Developing the ability to approach individuals, situations, and conversations with curiosity and even a sense of wonder can affect your own energy and enthusiasm, relationships with others, performance, and hard business results… not to mention the quality of your career conversations.

Image: (c) Can Stock Photo / Orson

4 comments on “Careers, Conversation, and Curiosity

  1. blackhat software on

    Its like you read my mind! You appear to know so much about this, like you wrote the book in it or something. I think that you could do with a few pics to drive the message home a bit, but other than that, this is magnificent blog. An excellent read. I’ll certainly be back.

  2. John E. Smith on

    Hi, Julie:)

    Becky Robinson recently mentioned you and when Becky speaks, I tend to sit up straight, pay attention, and take notes.
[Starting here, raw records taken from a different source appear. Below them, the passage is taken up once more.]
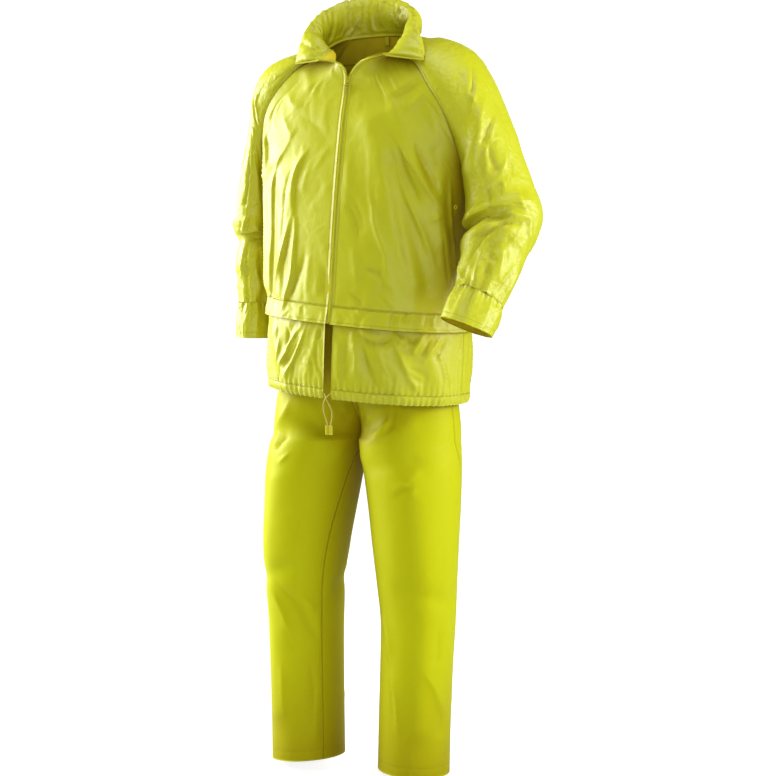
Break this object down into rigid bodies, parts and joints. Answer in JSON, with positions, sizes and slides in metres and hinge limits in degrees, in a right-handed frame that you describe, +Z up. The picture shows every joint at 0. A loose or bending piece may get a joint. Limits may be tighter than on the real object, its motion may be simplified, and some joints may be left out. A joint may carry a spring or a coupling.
{
  "type": "rain suit",
  "caption": "Waterproof suit worn filled out: a raglan zip jacket with a stuffed stand collar and a skirt under a waist flap, over plain trousers",
  "frame": {"origin": "Between the shoulders, inside the jacket, 1.46 m above the ground under the trouser hems", "axes": "+Z is up, the wearer faces -Y, and the wearer's left arm is toward +X"},
  "size_m": [0.7213, 0.3496, 1.5701],
  "materials": {
    "cloth": "coated nylon, soft sheen",
    "zip_tape": "woven tape with moulded teeth",
    "zip_plastic": "moulded, satin",
    "zip_slider": "painted, satin",
    "cord": "braided, matte",
    "cord_end": "moulded, satin",
    "eyelet": "painted, satin"
  },
  "bodies": {
    "suit": {"jacket_front_right": "cloth", "jacket_front_left": "cloth", "jacket_back_lower": "cloth", "jacket_back_yoke": "cloth", "sleeve_right": "cloth", "sleeve_left": "cloth", "cuff_right": "cloth", "cuff_left": "cloth", "collar": "cloth", "waist_flap_front_right": "cloth", "skirt_front_right": "cloth", "hem_channel_front_right": "cloth", "waist_flap_front_left": "cloth", "skirt_front_left": "cloth", "hem_channel_front_left": "cloth", "waist_flap_back": "cloth", "skirt_back": "cloth", "hem_channel_back": "cloth", "zip_tape_right": "zip_tape", "zip_tape_left": "zip_tape", "zip_guard": "cloth", "hanging_loop": "cloth", "vent_eyelet_right": "eyelet", "vent_eyelet_left": "eyelet", "zip_slider": "zip_slider", "zip_stop": "zip_plastic", "hem_cord_right": "cord", "hem_cord_left": "cord", "cord_end": "cord_end", "trouser_front_right": "cloth", "trouser_back_right": "cloth", "trouser_front_left": "cloth", "trouser_back_left": "cloth", "trouser_waistband": "cloth"},
    "pull_tab": {"zip_pull_tab": "zip_slider"}
  },
  "joints": [
    {"name": "pull_tab_hinge", "type": "hinge", "parent": "suit", "child": "pull_tab", "pos_m": [0.004, -0.08697, -0.06463], "axis": [-1, 0, 0], "range_deg": [0, 150]}
  ]
}
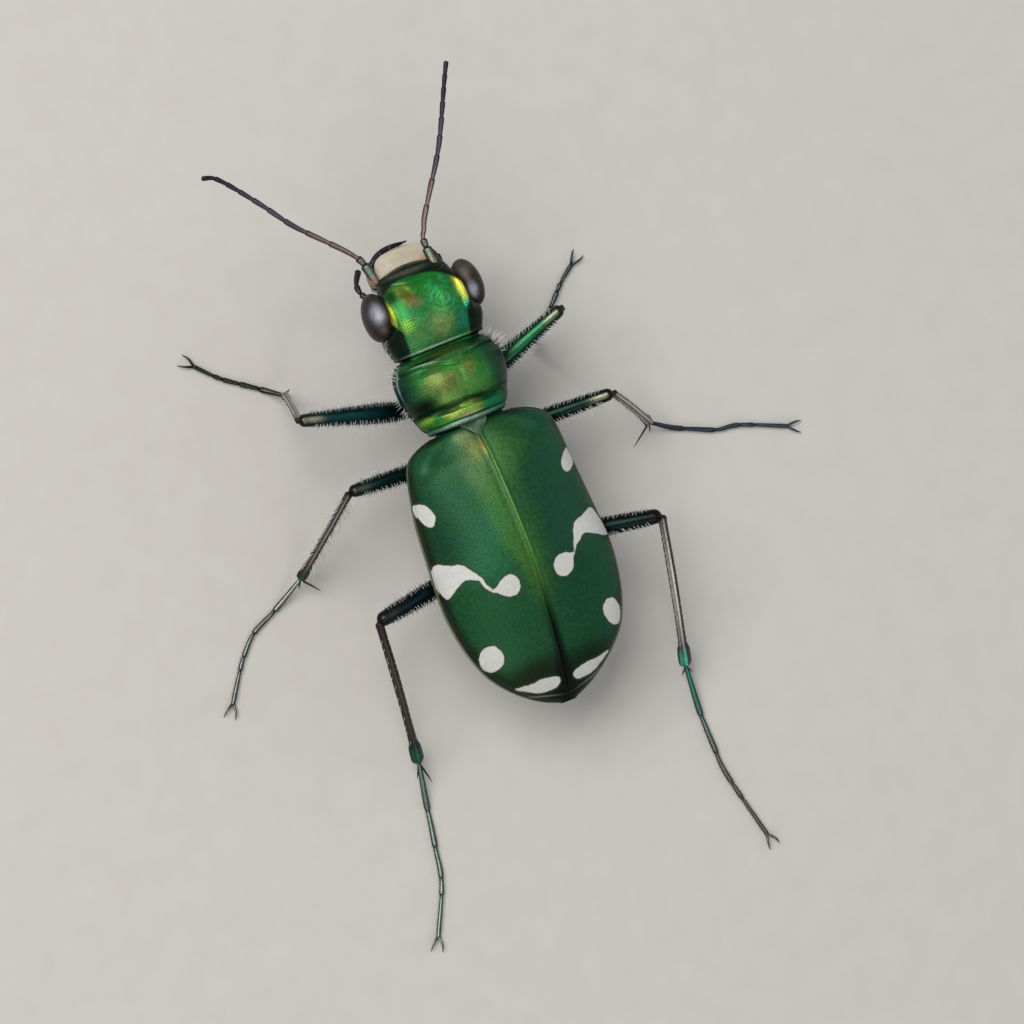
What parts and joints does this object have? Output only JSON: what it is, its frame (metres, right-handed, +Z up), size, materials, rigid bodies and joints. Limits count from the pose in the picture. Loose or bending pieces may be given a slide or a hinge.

    This is a nicely written post which takes a much more clarifying stance in addressing the importance of the conversations we have every single day.

    Your focus on the word “career” is particularly useful. Too often, people forget that they are building their personal brand/career with what they do, do not do, and how they approach what they put energy toward every day.

    I just subscribed and put you on my Tweet list, so I’ll be checking in regularly.

    Thanks for some thoughtful observations:)


    • Julie Giulioni on

      Thanks for your comment, John. I know what you mean about Becky. She say ‘jump’ and I ask ‘how high’? 🙂 I’m glad you enjoyed the post; I’m really enjoying writing them. And it’s interesting how in vogue the topic of conversation has become. Do you think that so much time with technology has made us yearn for and appreciate that human act of talking with others more?

      I love your point about people forgetting that they’re building their brand with what they do and don’t do… those missed opportunities. It’s so true.

      I look forward to an ongoing dialogue!